------ THE RECORDS

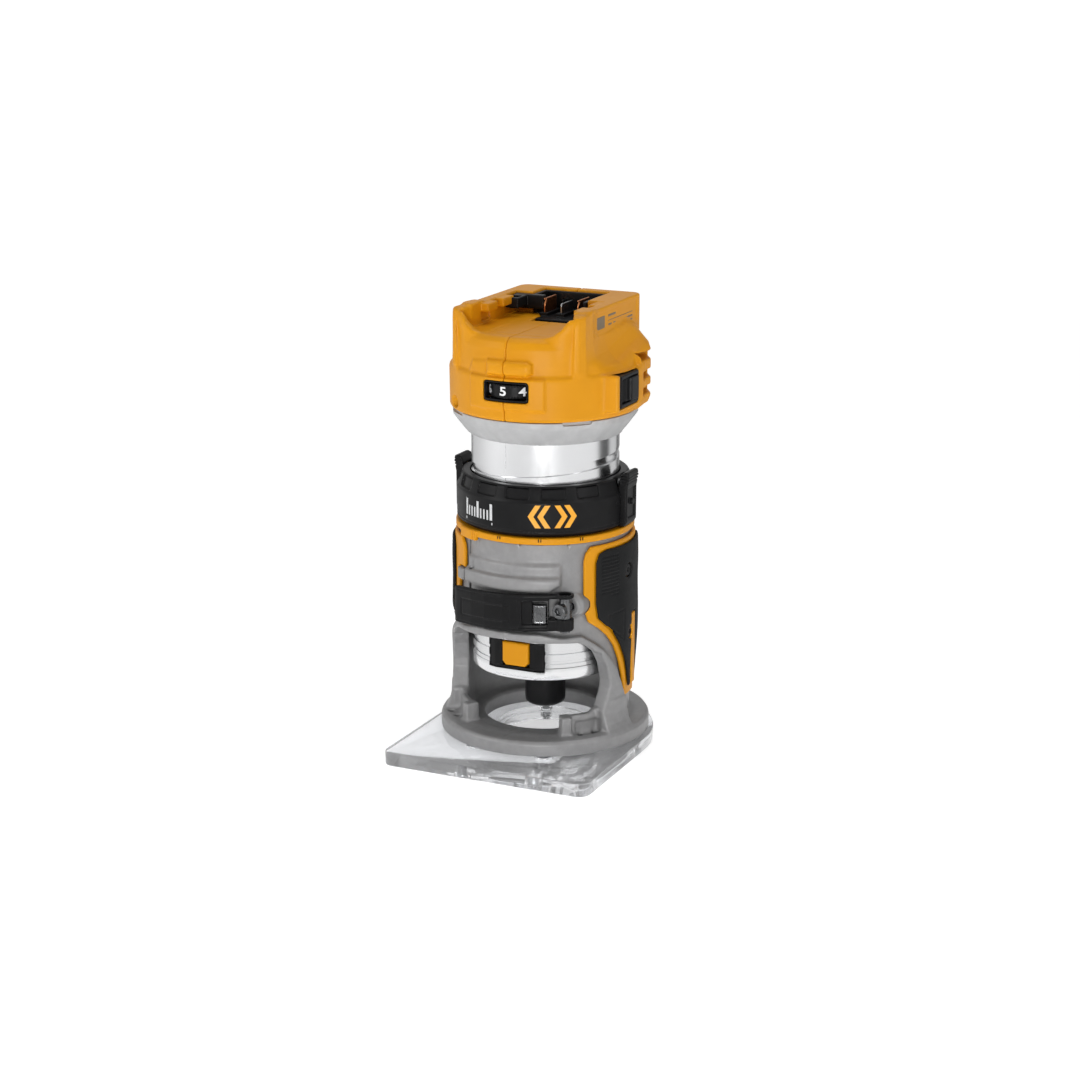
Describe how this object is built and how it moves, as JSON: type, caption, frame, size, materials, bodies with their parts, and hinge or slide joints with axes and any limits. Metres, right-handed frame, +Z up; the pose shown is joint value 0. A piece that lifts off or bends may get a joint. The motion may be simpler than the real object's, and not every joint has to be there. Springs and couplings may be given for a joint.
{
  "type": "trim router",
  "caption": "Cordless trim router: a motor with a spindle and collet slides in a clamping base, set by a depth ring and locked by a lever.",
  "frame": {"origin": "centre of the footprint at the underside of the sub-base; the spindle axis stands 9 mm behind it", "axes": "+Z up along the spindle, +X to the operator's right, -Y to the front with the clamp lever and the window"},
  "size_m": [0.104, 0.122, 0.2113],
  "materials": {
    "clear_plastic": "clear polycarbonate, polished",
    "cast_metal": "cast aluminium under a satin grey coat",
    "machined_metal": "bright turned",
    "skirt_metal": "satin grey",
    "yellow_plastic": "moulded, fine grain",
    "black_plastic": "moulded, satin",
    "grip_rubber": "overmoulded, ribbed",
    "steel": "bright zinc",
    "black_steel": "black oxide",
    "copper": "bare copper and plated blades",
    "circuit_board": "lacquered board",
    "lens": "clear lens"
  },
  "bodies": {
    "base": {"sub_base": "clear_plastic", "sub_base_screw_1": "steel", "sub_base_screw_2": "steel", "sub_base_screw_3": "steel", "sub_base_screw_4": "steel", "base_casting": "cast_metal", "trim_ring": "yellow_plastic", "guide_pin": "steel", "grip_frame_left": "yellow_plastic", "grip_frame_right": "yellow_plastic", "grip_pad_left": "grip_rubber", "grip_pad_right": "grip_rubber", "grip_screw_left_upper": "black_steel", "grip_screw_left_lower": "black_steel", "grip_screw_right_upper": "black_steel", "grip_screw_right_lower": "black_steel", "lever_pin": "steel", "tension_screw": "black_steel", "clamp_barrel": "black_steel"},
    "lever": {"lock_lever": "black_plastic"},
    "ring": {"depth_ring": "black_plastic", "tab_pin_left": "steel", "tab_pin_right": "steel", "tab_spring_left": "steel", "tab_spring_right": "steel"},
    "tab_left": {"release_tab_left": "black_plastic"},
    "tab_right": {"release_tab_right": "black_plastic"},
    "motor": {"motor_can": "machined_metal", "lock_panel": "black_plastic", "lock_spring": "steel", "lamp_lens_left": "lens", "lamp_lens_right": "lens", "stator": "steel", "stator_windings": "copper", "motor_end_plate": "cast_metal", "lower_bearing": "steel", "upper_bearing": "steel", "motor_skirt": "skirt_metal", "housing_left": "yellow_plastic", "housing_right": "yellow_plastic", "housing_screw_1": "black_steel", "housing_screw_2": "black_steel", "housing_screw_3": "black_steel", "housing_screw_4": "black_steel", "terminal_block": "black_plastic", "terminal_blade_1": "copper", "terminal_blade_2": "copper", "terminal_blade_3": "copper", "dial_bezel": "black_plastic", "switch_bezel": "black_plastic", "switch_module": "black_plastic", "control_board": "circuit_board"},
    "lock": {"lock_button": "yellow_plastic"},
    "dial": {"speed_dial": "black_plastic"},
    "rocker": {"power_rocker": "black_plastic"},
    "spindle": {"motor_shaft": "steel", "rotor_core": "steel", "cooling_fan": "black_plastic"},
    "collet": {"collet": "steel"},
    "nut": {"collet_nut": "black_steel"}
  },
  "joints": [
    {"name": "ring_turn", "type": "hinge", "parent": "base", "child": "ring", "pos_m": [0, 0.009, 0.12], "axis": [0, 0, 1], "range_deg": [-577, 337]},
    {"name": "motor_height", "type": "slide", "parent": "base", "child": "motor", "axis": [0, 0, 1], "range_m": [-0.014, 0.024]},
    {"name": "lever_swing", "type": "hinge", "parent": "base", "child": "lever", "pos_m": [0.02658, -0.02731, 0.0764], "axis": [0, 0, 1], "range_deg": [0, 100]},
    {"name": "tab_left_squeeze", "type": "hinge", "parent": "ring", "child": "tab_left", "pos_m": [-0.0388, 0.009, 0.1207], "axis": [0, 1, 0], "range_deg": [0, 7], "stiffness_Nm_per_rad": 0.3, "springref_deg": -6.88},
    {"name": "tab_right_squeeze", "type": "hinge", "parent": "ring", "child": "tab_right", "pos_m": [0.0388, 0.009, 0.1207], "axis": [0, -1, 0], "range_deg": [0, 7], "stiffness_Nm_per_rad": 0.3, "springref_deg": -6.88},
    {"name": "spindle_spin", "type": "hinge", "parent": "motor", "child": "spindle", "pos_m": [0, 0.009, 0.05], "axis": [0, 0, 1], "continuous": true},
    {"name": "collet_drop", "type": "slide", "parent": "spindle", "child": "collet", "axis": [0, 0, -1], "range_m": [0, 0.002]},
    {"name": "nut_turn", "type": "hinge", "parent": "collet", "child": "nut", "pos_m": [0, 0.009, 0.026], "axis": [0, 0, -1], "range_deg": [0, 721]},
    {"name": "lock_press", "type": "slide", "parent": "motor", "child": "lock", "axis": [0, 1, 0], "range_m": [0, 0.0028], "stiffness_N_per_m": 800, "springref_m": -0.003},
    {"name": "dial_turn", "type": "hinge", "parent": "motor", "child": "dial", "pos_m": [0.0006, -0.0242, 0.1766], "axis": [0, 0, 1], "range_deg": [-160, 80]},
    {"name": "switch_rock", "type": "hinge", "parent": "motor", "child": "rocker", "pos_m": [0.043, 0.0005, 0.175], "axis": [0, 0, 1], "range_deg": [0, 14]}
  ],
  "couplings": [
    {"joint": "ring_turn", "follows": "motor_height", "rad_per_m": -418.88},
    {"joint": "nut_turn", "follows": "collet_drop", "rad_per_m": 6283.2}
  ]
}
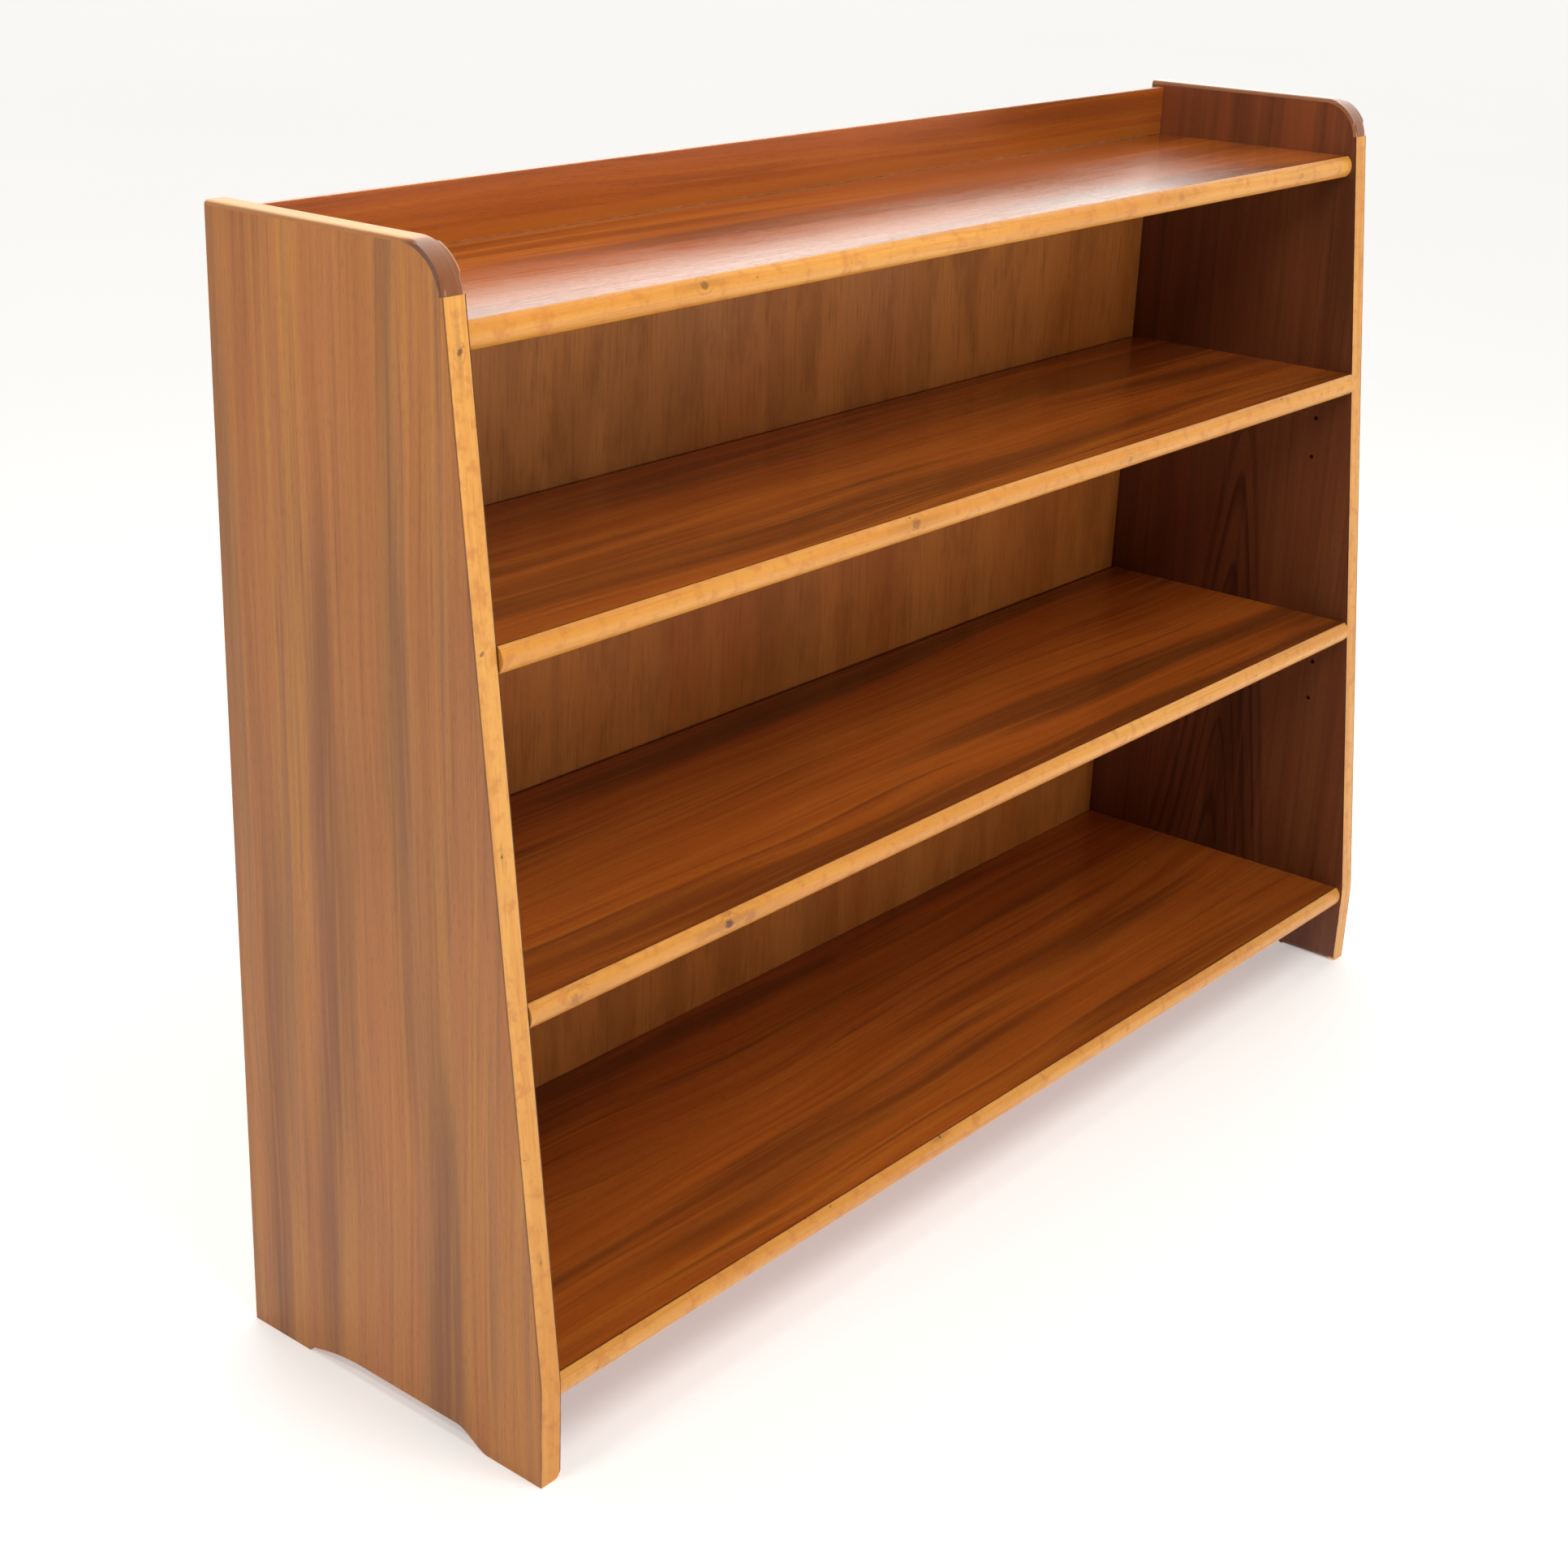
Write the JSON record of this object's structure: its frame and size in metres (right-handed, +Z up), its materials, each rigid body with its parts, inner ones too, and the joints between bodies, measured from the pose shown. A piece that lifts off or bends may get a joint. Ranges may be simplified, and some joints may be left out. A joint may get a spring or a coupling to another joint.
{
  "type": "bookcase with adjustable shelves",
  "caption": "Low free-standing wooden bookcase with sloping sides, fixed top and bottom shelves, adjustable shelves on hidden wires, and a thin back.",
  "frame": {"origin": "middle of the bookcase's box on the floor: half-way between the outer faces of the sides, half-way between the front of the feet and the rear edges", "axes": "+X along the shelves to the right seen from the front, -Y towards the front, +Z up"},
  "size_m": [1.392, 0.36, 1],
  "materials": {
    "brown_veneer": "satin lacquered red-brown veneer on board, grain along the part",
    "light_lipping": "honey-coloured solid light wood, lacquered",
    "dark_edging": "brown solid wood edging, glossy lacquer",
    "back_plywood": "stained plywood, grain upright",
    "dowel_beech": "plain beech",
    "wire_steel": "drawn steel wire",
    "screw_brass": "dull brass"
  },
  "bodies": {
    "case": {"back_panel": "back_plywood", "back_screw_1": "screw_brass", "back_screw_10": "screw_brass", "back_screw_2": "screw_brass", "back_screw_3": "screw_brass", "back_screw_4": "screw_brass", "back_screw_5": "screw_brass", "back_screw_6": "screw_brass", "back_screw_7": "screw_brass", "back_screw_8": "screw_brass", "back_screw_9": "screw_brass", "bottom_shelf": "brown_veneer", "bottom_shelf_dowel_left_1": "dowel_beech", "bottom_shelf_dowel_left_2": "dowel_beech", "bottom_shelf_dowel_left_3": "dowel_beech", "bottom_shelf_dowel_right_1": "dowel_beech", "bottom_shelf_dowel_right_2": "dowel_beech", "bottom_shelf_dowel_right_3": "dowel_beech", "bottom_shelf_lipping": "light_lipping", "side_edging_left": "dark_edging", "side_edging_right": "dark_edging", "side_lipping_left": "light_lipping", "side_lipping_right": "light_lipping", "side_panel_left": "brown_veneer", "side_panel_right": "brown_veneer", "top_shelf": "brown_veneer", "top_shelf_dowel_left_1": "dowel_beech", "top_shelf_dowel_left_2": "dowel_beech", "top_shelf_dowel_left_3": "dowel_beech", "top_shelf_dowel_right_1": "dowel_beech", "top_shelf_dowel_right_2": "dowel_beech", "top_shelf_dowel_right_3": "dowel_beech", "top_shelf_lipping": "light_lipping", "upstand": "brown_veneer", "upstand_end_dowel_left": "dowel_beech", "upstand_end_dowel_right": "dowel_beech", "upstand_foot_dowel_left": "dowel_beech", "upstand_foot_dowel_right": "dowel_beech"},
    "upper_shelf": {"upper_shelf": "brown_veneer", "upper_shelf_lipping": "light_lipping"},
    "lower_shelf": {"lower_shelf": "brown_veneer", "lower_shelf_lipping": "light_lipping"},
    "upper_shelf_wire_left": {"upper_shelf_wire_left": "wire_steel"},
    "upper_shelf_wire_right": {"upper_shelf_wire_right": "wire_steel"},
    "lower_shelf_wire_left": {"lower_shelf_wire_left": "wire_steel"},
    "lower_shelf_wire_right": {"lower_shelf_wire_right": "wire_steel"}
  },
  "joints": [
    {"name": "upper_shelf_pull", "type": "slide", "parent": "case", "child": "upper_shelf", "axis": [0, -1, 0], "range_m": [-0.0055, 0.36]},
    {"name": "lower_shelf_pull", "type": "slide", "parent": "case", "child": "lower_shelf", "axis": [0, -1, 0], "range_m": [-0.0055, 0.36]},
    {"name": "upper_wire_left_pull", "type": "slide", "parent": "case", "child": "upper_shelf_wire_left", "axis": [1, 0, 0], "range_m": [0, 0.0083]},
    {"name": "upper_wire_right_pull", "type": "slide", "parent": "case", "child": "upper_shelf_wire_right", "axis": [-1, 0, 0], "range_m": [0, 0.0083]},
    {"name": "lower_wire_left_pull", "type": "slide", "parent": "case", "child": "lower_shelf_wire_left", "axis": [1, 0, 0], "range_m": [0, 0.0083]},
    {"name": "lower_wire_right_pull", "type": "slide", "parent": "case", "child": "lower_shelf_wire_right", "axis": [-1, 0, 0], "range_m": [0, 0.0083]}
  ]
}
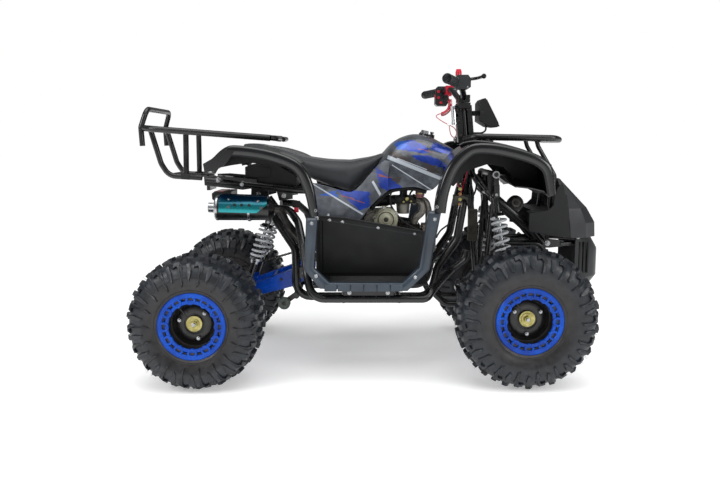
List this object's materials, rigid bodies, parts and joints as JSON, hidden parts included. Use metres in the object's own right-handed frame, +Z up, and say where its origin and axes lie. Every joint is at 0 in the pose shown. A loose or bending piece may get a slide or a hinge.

------------

> _AIM OF THE EXERCISE_
Find the word "bodies" in the records and pull out each line that has it.

> _CORRECT OUTPUT_
Describe how this object is built and how it moves, as JSON: type, caption, frame, size, materials, bodies with their parts, and hinge or slide joints with axes and any limits. Metres, right-handed frame, +Z up; the pose shown is joint value 0. A piece that lifts off or bends may get a joint. The motion may be simpler than the real object's, and not every joint has to be there. Springs and couplings may be given for a joint.
  "bodies": {
Write the JSON record of this object's structure: its frame and size in metres (right-handed, +Z up), its materials, each rigid body with its parts, inner ones too, and the joints between bodies, measured from the pose shown. A piece that lifts off or bends may get a joint. Ranges may be simplified, and some joints may be left out. A joint may get a spring or a coupling to another joint.
  "bodies": {
List this object's materials, rigid bodies, parts and joints as JSON, hidden parts included. Use metres in the object's own right-handed frame, +Z up, and say where its origin and axes lie. Every joint is at 0 in the pose shown. A loose or bending piece may get a slide or a hinge.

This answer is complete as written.